Heinous atrocities under the cover of sovereignty
At the outset of the war on Tigray, the Ethiopian government propagated a narrative of the war as an attack on Ethiopia’s sovereignty, thereby circumventing the potential for any negotiations and creating a facade for the international community, portraying the military operation as one to protect the country’s sovereignty from internal forces. At the end of November 2020, when Abiy addressed Ethiopia’s parliament, he said, “My message to friends of Ethiopia is that we may be poor, but we are not a country that will negotiate our sovereignty.”
The federal government characterized international requests for peace talks and public condemnation of the atrocities committed in Tigray against innocent civilians, and the humanitarian crisis as foreign interference and unjust external pressure on the federal government. On May 26, 2020, Deputy Prime Minister Demeke Mekonen, using the same rhetorical strategy, said that, “We will not bow to external pressures on our sovereignty.”
With sovereignty as a shield, the Ethiopian government has committed heinous atrocities. In reality, however, the Ethiopian government has jeopardized its sovereignty by inviting foreign forces to invade Tigrayan lands and kill, rape, and starve civilians in the name of destroying the TPLF.
Abiy and his supporters fail to realize that sovereignty implies that the sovereign state has the responsibility to protect the basic rights of its citizens, regardless of their ethnicity. The Ethiopian government has not only failed to up meet this basic responsibility inherent to sovereignty, it has persistently worked against it by waging the war on Tigray and allowing war crimes, crimes against humanity, and genocide to take place.

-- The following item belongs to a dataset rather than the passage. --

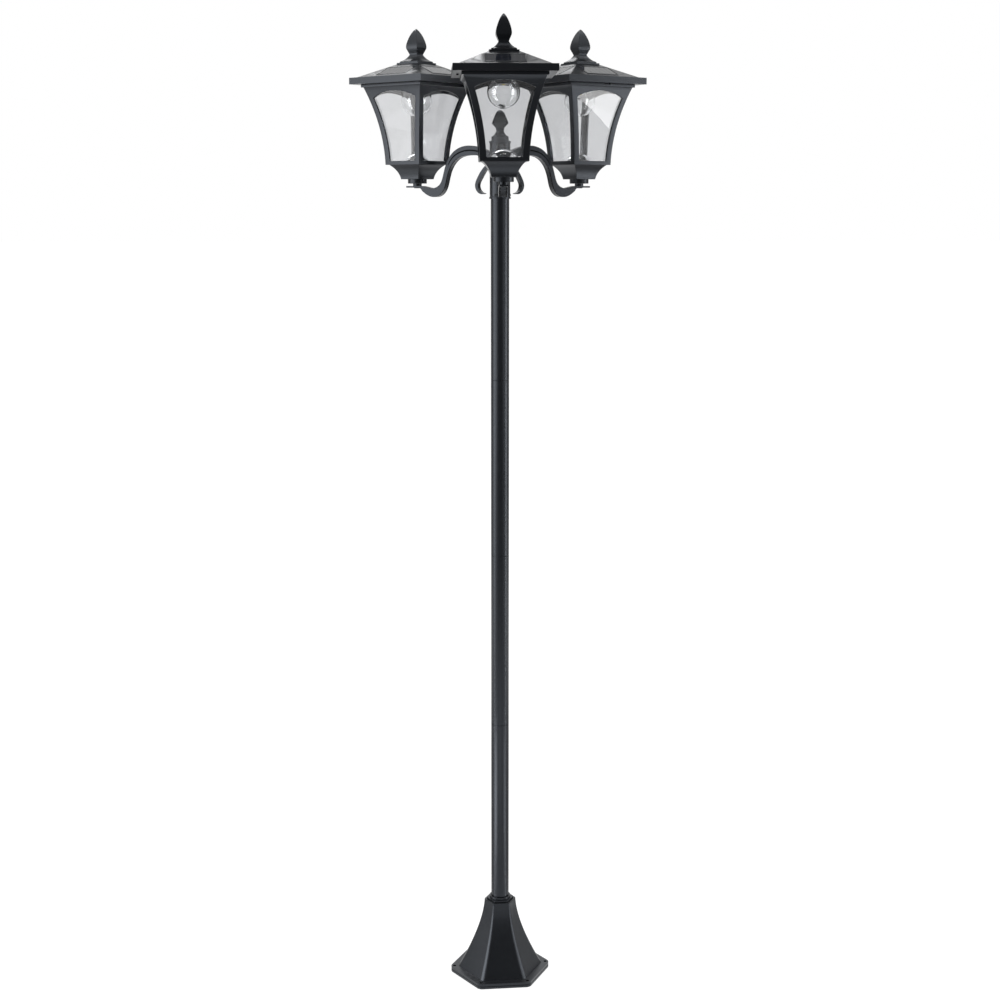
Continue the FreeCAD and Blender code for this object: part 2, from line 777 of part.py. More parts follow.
def make_tray(name, place):
    # the light tray closes the roof from below and carries the battery, the switch and the lamp
    low, thick = size("eave_low"), size("tray_thickness")
    top = low + thick
    half = size("eave_half") - size("roof_wall") - size("tray_gap")
    plate = square_prism(half, low, top)
    lip_half, lip_low = size("tray_lip_half"), low - size("tray_lip_depth")
    lip = square_prism(lip_half, lip_low, low).cut(square_prism(lip_half - 2, lip_low, low))
    bay_y, radius, length = size("cell_bay_offset"), size("battery_radius"), size("battery_length")
    bay, room = [block_at(0, bay_y, length + edge, 2 * radius + edge, top, top + 12) for edge in (4, 1)]
    knob, travel = size("switch_knob"), size("switch_travel")
    across, along = size("switch_across"), size("switch_along")
    slot = block_at(across, along, knob + 0.4, knob + travel + 0.4, low - 1, top + 1)
    heads, shanks = countersunk(0.2)
    solid_of(name + "_tray", plate.fuse([lip, bay]).cut([room, slot] + heads + shanks), place)

    middle, along_x = top + radius + 0.1, Vector(1, 0, 0)
    cell = Part.makeCylinder(radius, length - 2, Vector(-length / 2, bay_y, middle), along_x)
    tip = Part.makeCylinder(3, 2, Vector(length / 2 - 2, bay_y, middle), along_x)
    solid_of(name + "_battery", cell.fuse(tip), place)

    screws = [head.fuse(shank) for head, shank in zip(*countersunk(0))]
    solid_of(name + "_roof_screws", Part.makeCompound(screws), place)

    # the slider sits at the off end of its slot, nearest the arm's tip
    start, slider_low = along - travel / 2, top + 0.1
    slider = block_at(across, start, knob + 4, knob + 5, slider_low, slider_low + 1.6)
    grip = block_at(across, start, knob, knob, low - size("switch_knob_drop"), slider_low)
    solid_of(name + "_switch", slider.fuse(grip), place)

    turned(
        name + "_bulb_holder",
        [
            ("0", "eave_low"),
            ("0", "holder_low + led_thickness + 0.2"),
            ("led_radius + 0.2", "holder_low + led_thickness + 0.2"),
            ("led_radius + 0.2", "holder_low"),
            ("holder_radius - 1", "holder_low"),
            ("holder_radius", "holder_low + 1"),
            ("holder_radius", "eave_low - 2"),
            ("globe_mouth_radius - globe_wall - 0.3", "eave_low - 1.5"),
            ("globe_mouth_radius - globe_wall - 0.3", "eave_low"),
        ],
        place,
    )
    turned(
        name + "_led",
        [
            ("0", "holder_low + led_thickness"),
            ("led_radius", "holder_low + led_thickness"),
            ("led_radius", "holder_low"),
            ("3", "holder_low"),
            "dome",
            ("0", "holder_low - 2.2"),
        ],
        place,
    )
    make_bulb(name, place)


def make_bulb(name, place):
    # a clear globe with an open mouth that pushes up round the holder
    outer = doc.addObject("Part::Sphere", name + "_globe")
    inner = doc.addObject("Part::Sphere", name + "_globe_space")
    tie(outer, Radius="globe_radius", Placement_Base_z="globe_centre")
    tie(inner, Radius="globe_radius - globe_wall", Placement_Base_z="globe_centre")
    mouth_low = "eave_low - 7"
    collar = cylinder(name + "_mouth", "globe_mouth_radius", mouth_low, "6.9")
    way = cylinder(name + "_mouth_space", "globe_mouth_radius - globe_wall", "globe_centre", "40")
    globe = joined(name + "_globe_and_mouth", outer, collar)
    bulb = cut_away(name + "_bulb", globe, inner, way)
    keep(bulb, name + "_bulb", place)


# ---- put it together

make_foot()
make_post()
make_hub()

arm = arm_shape()
upright = Vector(0, 0, 1)
for name, heading in (("front", 0), ("right", 120), ("left", -120)):
    # the arm is drawn along +X, and the front one points along -Y
    along_arm = Rotation(upright, heading - 90)
    solid_of(name + "_arm", arm.copy(), Placement(Vector(0, 0, 0), along_arm))
    stem_spot = along_arm.multVec(Vector(size("arm_reach"), 0, 0))
    place = Placement(stem_spot, Rotation(upright, heading + size("turn_" + name)))
    make_stem_and_cup(name, place)
    make_body(name, place)
    make_roof(name, place)
    make_tray(name, place)

doc.recompute()
for thing in doc.Objects:
    if "Invalid" in thing.State or "Error" in thing.State:
        raise RuntimeError(f"{thing.Label} failed to build")
for node in nodes:
    if node.Shape.isNull() or not node.Shape.isValid():
        raise RuntimeError(f"{node.Label} has no sound shape")

os.makedirs("parts", exist_ok=True)
for node in nodes:
    node.Shape.exportStep(f"parts/{node.Label}.step")
print(len(nodes), "pieces written")
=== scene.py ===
import json
import math

import bmesh
import bpy
from mathutils import Matrix, Vector


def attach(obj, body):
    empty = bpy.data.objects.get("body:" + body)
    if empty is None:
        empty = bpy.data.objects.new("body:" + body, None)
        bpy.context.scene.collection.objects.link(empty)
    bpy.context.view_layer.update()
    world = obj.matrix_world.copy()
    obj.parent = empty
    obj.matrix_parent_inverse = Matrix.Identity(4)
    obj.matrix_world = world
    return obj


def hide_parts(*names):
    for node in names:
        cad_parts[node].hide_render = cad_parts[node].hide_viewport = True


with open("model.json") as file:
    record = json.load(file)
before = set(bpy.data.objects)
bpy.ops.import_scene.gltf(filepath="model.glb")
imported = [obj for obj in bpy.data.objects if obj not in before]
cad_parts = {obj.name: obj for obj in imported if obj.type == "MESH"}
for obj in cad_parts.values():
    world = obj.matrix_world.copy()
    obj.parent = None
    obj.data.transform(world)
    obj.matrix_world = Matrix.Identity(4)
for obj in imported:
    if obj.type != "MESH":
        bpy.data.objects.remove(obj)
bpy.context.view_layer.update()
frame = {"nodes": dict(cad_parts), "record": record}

scene = bpy.context.scene
nodes = frame["nodes"]
lanterns = ("front", "right", "left")
headings = {"front": 0.0, "right": 120.0, "left": -120.0}  # degrees round the post from the front
turns = {"front": 0.5, "right": 1.6, "left": -10.7}  # how far each lantern stands turned on its stem
armReach = 177.0  # millimetres from the post's axis to each stem
metre = 1000.0  # in millimetres, which the pieces are drawn in
print("frame loaded:", len(nodes), "nodes")


def outward(angle):
    # level and away from the post; an angle of nought is towards the front
    return Vector((math.sin(angle), -math.cos(angle), 0))


def sideways(angle):
    return Vector((math.cos(angle), math.sin(angle), 0))


# camera

camera = {
    "lens": 59.19,
    "sensor": 36.0,
    "distance": 3.0863,
    "height": 1.5187,
    "aside": 2.0,  # degrees round the post, to the left of the front arm
    "pitch": 10.3,  # degrees below level
    "farthest": 200.0,
}


def makeCamera():
    lens = bpy.data.cameras.new("camera")
    lens.lens = camera["lens"]
    lens.sensor_width = camera["sensor"]
    lens.clip_end = camera["farthest"]
    holder = bpy.data.objects.new("camera", lens)
    scene.collection.objects.link(holder)
    aside = math.radians(camera["aside"])
    holder.location = outward(-aside) * camera["distance"] + Vector((0, 0, camera["height"]))
    holder.rotation_euler = (math.radians(90 - camera["pitch"]), 0, -aside)
    scene.camera = holder


# small helpers for material nodes

mixSockets = {"first": 6, "second": 7, "mixed": 2}  # the colour sockets of the mix node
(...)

As U.S. Ambassador Linda Thomas Greenfield said, “[…] Sovereignty does not come into play when you have foreign troops in your country, when your people are crossing borders into other countries, and we’re watching on national TV your people starve to death.” Sovereignty is no cover for unleashing atrocities on your people, and the world, as Ethiopians, should understand that as we seek to uphold the principle of humanity and protect innocent civilians in war-torn Tigray.